Re: [PATCH v8 09/10] drivers: qcom: rpmh: add support for batch RPMH request

From: Doug Anderson
Date: Tue May 15 2018 - 15:52:15 EST


On Tue, May 15, 2018 at 11:03 AM, Lina Iyer <ilina@xxxxxxxxxxxxxx> wrote:
>>> Also, the bus requests have quite a churn during the course of an
>>> usecase. They are setup and invalidated often.
>>> It is faster to have them separate and invalidate the whole lot of the
>>> batch_cache instead of intertwining them with requests from other
>>> drivers and then figuring out which all must be invalidated and rebuilt
>>> when the next batch requests comes in. Remember, that requests may come
>>> from any driver any time and therefore will be mangled if we use the
>>> same data structure. So to be faster and to avoid having mangled requests
>>> in the TCS, I have kept the data structures separate.
>> If you need to find a certain group of requests then can't you just
>> tag them and it's easy to find them? I'm still not seeing the need
>> for a whole separate code path and data structure.
> Could be done but it will be slower and involve a lot more code than
> separate data structures.

When you say "a lot more code", you mean that you'll have to write a
lot more code or that each request will execute a lot more code? I
would argue that very little code would need to be added (compared to
your patch) if rpmh_write_batch() was implemented atop
rpmh_write_async(). Even with extra tagging / prioritization it would
be small. I could try to prototype it I guess.

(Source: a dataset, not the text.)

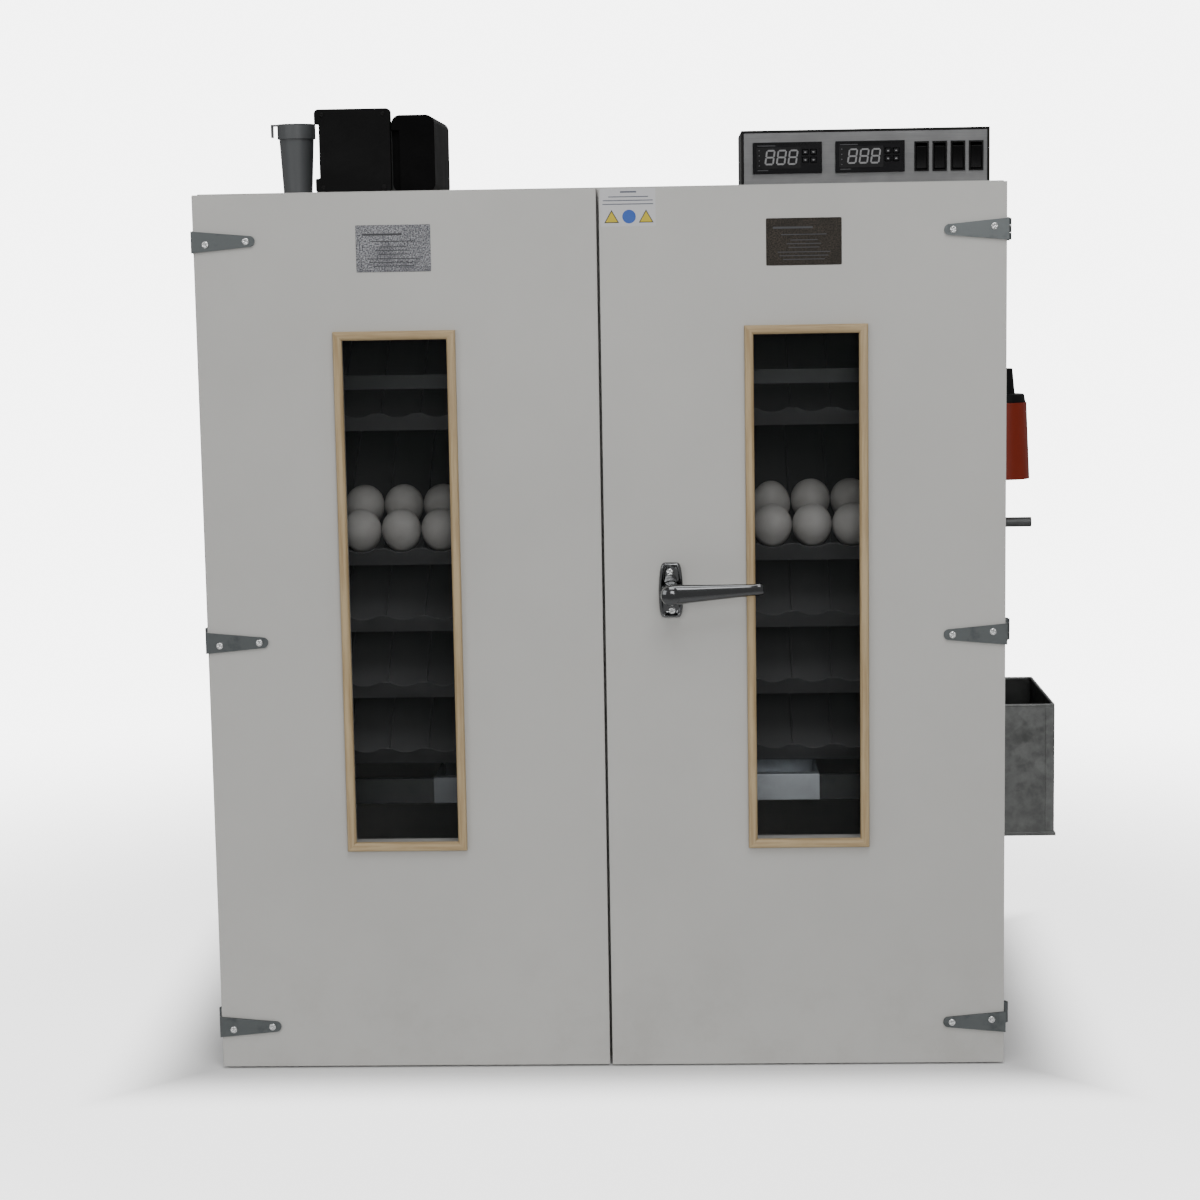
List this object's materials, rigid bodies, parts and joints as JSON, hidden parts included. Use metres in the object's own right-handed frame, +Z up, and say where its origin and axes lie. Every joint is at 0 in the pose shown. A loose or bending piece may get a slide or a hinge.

I think you mean that it would _execute_ a lot more code and thus be
slower. Is that right? Is your main argument here that statically
pre-allocating 20 slots in an array is going to be a lot faster than
kzalloc-ing 20 linked list nodes and chaining them together? If
you're truly worried about the kzalloc calls being slow, I suppose you
could always allocate them with a kmem_cache. ...but we're talking
fewer than 20 kzalloc calls, right?

I'll also make an argument (with no data to back me up) that
maintaining separate functions for handling the batch cases will slow
down your kernel because your footprint in the icache will be bigger
and you'll be more likely to kick something else out that actually
needs to run fast.

>>>>>>> + spin_unlock_irqrestore(&ctrlr->lock, flags);
>>>>>>> +
>>>>>>> + return ret;
>>>>>>> +}
>>>>>> As part of my overall confusion about why the batch cache is different
>>>>>> than the normal one: for the normal use case you still call
>>>>>> rpmh_rsc_write_ctrl_data() for things you put in your cache, but you
>>>>>> don't for the batch cache. I still haven't totally figured out what
>>>>>> rpmh_rsc_write_ctrl_data() does, but it seems strange that you don't
>>>>>> do it for the batch cache but you do for the other one.
>>>>> flush_batch does write to the controller using
>>>>> rpmh_rsc_write_ctrl_data()
>>>> My confusion is that they happen at different times. As I understand
>>>> it:
>>>> * For the normal case, you immediately calls
>>>> rpmh_rsc_write_ctrl_data() and then later do the rest of the work.
>>>> * For the batch case, you call both later.
>>>> Is there a good reason for this, or is it just an arbitrary
>>>> difference? If there's a good reason, it should be documented.
>>> In both the cases, the requests are cached in the rpmh library and are
>>> only sent to the controller only when the flushed. I am not sure the
>>> work is any different. The rpmh_flush() flushes out batch requests and
>>> then the requests from other drivers.
>> OK then, here are the code paths I see:
>> rpmh_write
>> => __rpmh_write
>> => cache_rpm_request()
>> => (state != RPMH_ACTIVE_ONLY_STATE): rpmh_rsc_send_data()
>> rpmh_write_batch
>> => (state != RPMH_ACTIVE_ONLY_STATE): cache_batch()
>> => No call to rpmh_rsc_send_data()
>> Said another way:
>> * if you call rpmh_write() for something you're going to defer you
>> will still call cache_rpm_request() _before_ rpmh_write() returns.
>> * if you call rpmh_write_batch() for something you're going to defer
>> then you _don't_ call cache_rpm_request() before rpmh_write_batch()
>> returns.
>> Do you find a fault in my analysis of the current code? If you see a
>> fault then please point it out. If you don't see a fault, please say
>> why the behaviors are different. I certainly understand that
>> eventually you will call cache_rpm_request() for both cases. It's
>> just that in one case the call happens right away and the other case
>> it is deferred.
> True. I see where your confusion is. It is because of an optimization and
> our existential need for saving power at every opportunity.
> For rpmh_write path -
> The reason being for the disparity is that, we can vote for a system low
> power mode (modes where we flush the caches and put the entire silicon
> is a low power state) at any point when all the CPUs are idle. If a
> driver has updated its vote for a system resource, it needs to be
> updated in the cache and thats what cache_rpm_request() does. Its
> possible that we may enter a system low power mode immediately after
> that. The rpmh_flush() would be called by the idle driver and we would
> flush the cached values and enter the idle state. By writing immediately
> to the TCS, we avoid increasing the latency of entering an idle state.
> For the rpmh_write_batch() path -
> The Bus driver would invalidate the TCS and the batch_cache. The use
> case fills up the batch_cache with values as needed by the use case.
> While during the usecase, the CPUs can go idle and the idle drivers
> would call rpmh_flush(). At that time, we would write the batch_cache
> into the already invalidated TCSes and then write the rest of the cached
> requests from ->cache. We then enter the low power modes.
> The optimization of writing the sleep/wake votes in the same context of
> the driver making the request, helps us avoid writing some extra
> registers in the critical idle path.

I don't think I followed all that, but I'll try to read deeper into
RPMh. ...but one question: could the two paths be changed to be the
same? AKA would it be bad to call rpmh_rsc_send_data() synchronously
in rpmh_write_batch()?

If the two cases really need to behave differently then it should be
documented in the code.